Your country has high claims on you. I have already dwelt on many of the obligations which bin you, by the tie of gratitude, for benefits conferred, to be mindful of them. This institution has been generously endowed by the commonwealth, whose name she bears, and thus have you directly experienced the fostering care of Pennsylvania. That constitution and those laws, admirably calculated to maintain right, to redress wrong, to encourage virtue, to promote religion, and to protect all, while they oppress none, are the work of your fathers. These institutions are about to pass to your charge. It will be your duty to strive still further to improve them, to correct error, to perfect that which is incomplete, and to guard sacredly from the invasion and assaults of the reckless and designing, those principles of true freedom which the wisdom and valour of your ancestors have transmitted to you.

It is not, now, a fit occasion to dwell upon the early history of Pennsylvania–to enlarge on the justice, the purity, the magnanimity, which marked her government and her policy–to descant on her unbroken faith, her uncompromising integrity–or to pay a passing tribute to the good, wise, and great men, who adorned her annals by their virtues and deeds of active philanthropy. Pennsylvania is well entitled to your best affections. Her resources are vast. Her rich agricultural products, her iron, her coal, her salt, all place within her reach wealth and power. Her capacities she is only beginning to develope. The improvement of the state, now progressing, when perfected will open a field for the display of talent and enterprise equal to the expectations of the most ardent adventurer.

While it is your$duty to aid in the work of improving these natural advantages, on you will devolve an equally binding, and surely not less interesting obligation–that of elevating the moral, literary, and intellectual character of the people. The world is anxiously watching our political experiment, and it is for us to demonstrate, that a republic, where all participate in the government, may exist and continue without licentiousness or anarchy. Let it be yours to disseminate sound political principles, enlightened views of freedom, to inculcate that there is nothing more unlike liberty than uncontrolled turbulence; that true freedom can only prevail, where the people acknowledge and bow to the supremacy of the law. Exhibit in your lives and conduct an example of pure love of country. Political independence is a quality, which like most other things of great value, is proportionally scarce. But few men are to be found who, influenced by disinterested patriotism, pursue the interests of their country, regardless whether it will propitiate the favor or draw on them the frown, of those possessed of patronage. Popular applause is too often sought by gratifying the prevailing popular impulse, whether right or wrong. He is utterly unworthy of being considered the friend of the people, who is ready at any moment to sacrifice their substantial interests to gain their present favor. The real patriot adopts a different course. He steadfastly does that which he believes will best promote the general happiness, though by so doing he may offend the prejudices and lose the support of the multitude. He is sustained by a consciousness the time serving politician can never feel, who is engaged in watching movements as uncertain, as those of the weathercock drives about by the wind "which bloweth where it listeth."

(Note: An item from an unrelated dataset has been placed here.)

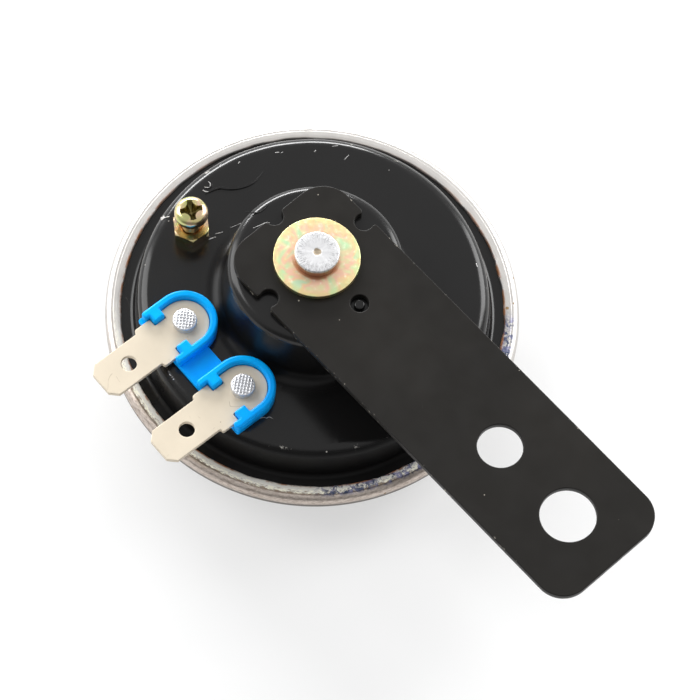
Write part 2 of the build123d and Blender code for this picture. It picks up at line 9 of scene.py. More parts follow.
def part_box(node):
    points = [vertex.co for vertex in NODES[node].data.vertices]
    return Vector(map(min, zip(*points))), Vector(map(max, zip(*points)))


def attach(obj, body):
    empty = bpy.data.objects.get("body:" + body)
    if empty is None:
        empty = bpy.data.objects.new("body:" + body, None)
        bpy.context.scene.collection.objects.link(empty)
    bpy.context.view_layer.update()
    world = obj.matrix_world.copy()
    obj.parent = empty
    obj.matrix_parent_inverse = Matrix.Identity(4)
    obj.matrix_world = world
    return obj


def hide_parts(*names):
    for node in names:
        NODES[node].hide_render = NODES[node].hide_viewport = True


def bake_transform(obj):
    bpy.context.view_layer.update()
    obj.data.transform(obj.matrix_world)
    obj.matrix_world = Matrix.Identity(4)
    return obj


bl_info = {
    "name": "Disc horn",
    "version": (1, 0, 0),
    "blender": (4, 5, 0),
    "location": "View3D > Sidebar > Disc horn",
    "description": "Builds the visible pieces of a small disc horn around its fixed frame",
    "category": "Object",
}

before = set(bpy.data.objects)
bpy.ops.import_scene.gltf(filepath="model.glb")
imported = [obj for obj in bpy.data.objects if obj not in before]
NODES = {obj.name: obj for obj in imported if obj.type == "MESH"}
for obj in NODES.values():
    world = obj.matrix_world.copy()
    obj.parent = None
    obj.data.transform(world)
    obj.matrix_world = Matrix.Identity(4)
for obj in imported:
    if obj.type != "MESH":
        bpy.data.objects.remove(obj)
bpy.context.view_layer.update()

MM = 0.001
BODY = "horn_body"
SCREW_BODY = "tuning_screw"
TURNS = 256             # segments round a large turned piece
SMALL_TURNS = 96        # segments round a small one


def low(node):
    """Lowest height of a node, in millimetres."""
    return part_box(node)[0].z / MM


def high(node):
    """Highest height of a node, in millimetres."""
    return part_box(node)[1].z / MM


def middle(node):
    """Middle of a node in plan, in millimetres."""
    first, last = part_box(node)
    return Vector(((first.x + last.x) / 2 / MM, (first.y + last.y) / 2 / MM))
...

There is a popularity which may be truly prized. It is that of which Lord Mansfield spoke, when in the celebrated case of the King against Wilkes, he exclaimed, "I wish popularity, but it is that popularity which follows; not that which is run after. It is that popularity, which sooner or later, never fails to do justice to the pursuit of noble ends by noble means. I will not do that which my conscience tells me is wrong, to gain the huzzas of thousands, or the daily praise of all the papers which come from the press: I will not avoid doing that which I think is right, though it should draw on me the whole artillery of libels, all that falsehood and malice can invent, or the credulity of a deluded populace can swallow. I can say with a great magistrate, upon an occasion, and under circumstances not unlike, "Ego hoc animo semper fui, ut invidiam virtute partam, gloriam, haud infamiam putarem." The good citizen feels that in public and in private life, he is equally bound to regulate his conduct in accordance with principles of undeviating integrity, and that he, who is guilty of tampering with his conscience in the one case, can never be relied on, should temptation assail him in the other.

Remember that your responsibilities are great in proportion to your advantages–Use them diligently, and may the blessing of the Providence crown your exertions wit success. May health and happiness attend you through your lives–and may you always be mindful, that the first offerings of your hearts are due to your Creator, who has so kindly and bountifully blessed you!